» Input
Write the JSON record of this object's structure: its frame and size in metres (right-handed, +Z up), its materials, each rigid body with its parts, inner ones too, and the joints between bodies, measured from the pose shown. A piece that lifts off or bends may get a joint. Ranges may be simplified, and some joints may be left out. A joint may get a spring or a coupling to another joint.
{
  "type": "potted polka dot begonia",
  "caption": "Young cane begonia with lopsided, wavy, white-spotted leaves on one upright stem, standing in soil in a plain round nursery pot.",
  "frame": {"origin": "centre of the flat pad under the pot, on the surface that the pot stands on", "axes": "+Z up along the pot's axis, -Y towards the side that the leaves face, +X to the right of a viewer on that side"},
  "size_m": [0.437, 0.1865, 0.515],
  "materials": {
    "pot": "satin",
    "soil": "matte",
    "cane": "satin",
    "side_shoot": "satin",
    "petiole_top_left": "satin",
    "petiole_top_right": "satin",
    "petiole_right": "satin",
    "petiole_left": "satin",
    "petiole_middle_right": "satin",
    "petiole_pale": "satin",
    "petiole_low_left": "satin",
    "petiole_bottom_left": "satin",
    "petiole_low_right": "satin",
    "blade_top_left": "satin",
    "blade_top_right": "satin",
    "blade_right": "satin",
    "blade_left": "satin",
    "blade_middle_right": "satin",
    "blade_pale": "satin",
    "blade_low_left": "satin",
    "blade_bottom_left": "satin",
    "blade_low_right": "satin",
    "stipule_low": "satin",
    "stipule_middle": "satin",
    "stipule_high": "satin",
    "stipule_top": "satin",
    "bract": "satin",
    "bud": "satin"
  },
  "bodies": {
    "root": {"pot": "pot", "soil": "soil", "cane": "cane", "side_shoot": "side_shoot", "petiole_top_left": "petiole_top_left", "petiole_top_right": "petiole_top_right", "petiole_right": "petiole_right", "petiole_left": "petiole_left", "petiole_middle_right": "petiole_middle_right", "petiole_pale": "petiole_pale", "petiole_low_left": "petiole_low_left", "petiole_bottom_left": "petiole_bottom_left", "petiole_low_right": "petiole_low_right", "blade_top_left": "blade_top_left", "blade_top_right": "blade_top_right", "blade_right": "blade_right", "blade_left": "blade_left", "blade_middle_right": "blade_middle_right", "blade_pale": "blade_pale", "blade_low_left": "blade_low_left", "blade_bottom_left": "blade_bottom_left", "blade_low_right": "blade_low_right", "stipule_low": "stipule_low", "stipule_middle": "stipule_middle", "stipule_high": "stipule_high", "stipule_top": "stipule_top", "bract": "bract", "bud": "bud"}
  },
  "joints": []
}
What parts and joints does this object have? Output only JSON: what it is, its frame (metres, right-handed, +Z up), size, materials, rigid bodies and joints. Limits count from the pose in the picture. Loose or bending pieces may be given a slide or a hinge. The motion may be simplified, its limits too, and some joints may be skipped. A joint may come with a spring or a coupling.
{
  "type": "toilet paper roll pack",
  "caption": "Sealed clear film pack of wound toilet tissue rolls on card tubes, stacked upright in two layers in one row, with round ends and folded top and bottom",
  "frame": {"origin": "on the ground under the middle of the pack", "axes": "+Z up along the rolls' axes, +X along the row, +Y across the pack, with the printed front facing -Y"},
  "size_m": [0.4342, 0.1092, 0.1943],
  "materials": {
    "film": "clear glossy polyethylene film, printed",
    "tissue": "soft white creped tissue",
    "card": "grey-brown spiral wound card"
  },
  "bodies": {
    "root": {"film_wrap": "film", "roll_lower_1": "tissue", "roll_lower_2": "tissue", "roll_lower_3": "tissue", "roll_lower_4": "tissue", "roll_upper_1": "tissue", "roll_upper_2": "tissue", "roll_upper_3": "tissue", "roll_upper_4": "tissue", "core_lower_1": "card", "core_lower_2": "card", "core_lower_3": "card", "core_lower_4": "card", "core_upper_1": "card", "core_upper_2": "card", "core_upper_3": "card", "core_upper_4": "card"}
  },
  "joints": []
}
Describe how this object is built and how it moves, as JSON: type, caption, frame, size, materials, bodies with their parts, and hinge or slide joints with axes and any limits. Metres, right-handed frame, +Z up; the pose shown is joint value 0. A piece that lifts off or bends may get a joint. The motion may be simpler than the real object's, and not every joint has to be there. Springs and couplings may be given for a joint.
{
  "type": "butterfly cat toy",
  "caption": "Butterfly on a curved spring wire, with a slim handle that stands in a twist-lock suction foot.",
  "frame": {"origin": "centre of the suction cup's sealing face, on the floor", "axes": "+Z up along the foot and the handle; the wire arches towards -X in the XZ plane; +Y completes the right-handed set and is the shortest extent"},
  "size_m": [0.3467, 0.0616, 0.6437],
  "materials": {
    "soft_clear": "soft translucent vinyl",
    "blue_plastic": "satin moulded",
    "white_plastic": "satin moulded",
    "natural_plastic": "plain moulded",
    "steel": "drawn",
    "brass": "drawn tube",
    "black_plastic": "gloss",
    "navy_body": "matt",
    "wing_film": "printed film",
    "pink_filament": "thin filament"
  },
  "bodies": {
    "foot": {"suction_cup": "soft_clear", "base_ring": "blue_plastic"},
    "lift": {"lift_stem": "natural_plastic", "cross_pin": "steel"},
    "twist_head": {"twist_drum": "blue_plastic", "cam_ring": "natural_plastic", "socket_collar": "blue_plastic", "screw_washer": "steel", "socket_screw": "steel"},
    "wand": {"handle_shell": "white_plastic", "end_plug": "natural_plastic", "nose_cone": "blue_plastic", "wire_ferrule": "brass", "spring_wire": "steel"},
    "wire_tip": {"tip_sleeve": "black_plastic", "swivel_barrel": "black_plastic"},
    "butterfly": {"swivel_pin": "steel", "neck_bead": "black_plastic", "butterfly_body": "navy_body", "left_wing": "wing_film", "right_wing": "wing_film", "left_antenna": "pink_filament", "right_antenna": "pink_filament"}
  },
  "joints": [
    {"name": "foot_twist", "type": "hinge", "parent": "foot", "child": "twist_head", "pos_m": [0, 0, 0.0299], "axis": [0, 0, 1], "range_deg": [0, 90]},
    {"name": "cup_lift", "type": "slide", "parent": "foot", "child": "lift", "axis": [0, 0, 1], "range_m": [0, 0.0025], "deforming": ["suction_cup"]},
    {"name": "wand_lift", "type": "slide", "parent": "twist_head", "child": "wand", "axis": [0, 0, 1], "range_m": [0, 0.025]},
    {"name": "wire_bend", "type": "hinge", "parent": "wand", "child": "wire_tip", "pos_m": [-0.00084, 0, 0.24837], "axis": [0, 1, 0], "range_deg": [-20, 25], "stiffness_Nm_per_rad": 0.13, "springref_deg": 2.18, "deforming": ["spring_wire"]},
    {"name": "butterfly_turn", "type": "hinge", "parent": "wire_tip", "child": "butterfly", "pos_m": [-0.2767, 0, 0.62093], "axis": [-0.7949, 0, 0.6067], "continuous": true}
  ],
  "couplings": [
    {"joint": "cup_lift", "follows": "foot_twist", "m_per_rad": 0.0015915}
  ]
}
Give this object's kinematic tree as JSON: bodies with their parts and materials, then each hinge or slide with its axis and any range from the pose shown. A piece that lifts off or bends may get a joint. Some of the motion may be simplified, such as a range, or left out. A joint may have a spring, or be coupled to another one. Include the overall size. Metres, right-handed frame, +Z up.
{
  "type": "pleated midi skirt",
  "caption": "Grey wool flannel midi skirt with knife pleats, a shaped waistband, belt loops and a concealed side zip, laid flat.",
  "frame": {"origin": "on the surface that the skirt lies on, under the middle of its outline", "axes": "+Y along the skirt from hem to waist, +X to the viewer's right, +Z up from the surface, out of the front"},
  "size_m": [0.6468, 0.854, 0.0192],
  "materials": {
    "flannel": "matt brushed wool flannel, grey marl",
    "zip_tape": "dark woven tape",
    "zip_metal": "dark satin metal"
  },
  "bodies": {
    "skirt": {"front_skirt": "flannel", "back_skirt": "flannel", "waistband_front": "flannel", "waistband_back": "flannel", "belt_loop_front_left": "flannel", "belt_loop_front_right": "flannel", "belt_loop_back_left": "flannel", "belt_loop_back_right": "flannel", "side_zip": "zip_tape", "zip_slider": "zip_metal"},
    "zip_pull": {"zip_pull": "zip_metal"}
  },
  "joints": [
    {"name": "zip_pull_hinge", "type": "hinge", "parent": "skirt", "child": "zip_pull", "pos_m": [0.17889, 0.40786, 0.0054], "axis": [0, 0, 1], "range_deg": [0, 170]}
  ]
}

» Given task
Find the line containing "Give this object's" in the material above. Print it and every line after it through the end, exactly and only those.

» Final result
Give this object's kinematic tree as JSON: bodies with their parts and materials, then each hinge or slide with its axis and any range from the pose shown. A piece that lifts off or bends may get a joint. Some of the motion may be simplified, such as a range, or left out. A joint may have a spring, or be coupled to another one. Include the overall size. Metres, right-handed frame, +Z up.
{
  "type": "pleated midi skirt",
  "caption": "Grey wool flannel midi skirt with knife pleats, a shaped waistband, belt loops and a concealed side zip, laid flat.",
  "frame": {"origin": "on the surface that the skirt lies on, under the middle of its outline", "axes": "+Y along the skirt from hem to waist, +X to the viewer's right, +Z up from the surface, out of the front"},
  "size_m": [0.6468, 0.854, 0.0192],
  "materials": {
    "flannel": "matt brushed wool flannel, grey marl",
    "zip_tape": "dark woven tape",
    "zip_metal": "dark satin metal"
  },
  "bodies": {
    "skirt": {"front_skirt": "flannel", "back_skirt": "flannel", "waistband_front": "flannel", "waistband_back": "flannel", "belt_loop_front_left": "flannel", "belt_loop_front_right": "flannel", "belt_loop_back_left": "flannel", "belt_loop_back_right": "flannel", "side_zip": "zip_tape", "zip_slider": "zip_metal"},
    "zip_pull": {"zip_pull": "zip_metal"}
  },
  "joints": [
    {"name": "zip_pull_hinge", "type": "hinge", "parent": "skirt", "child": "zip_pull", "pos_m": [0.17889, 0.40786, 0.0054], "axis": [0, 0, 1], "range_deg": [0, 170]}
  ]
}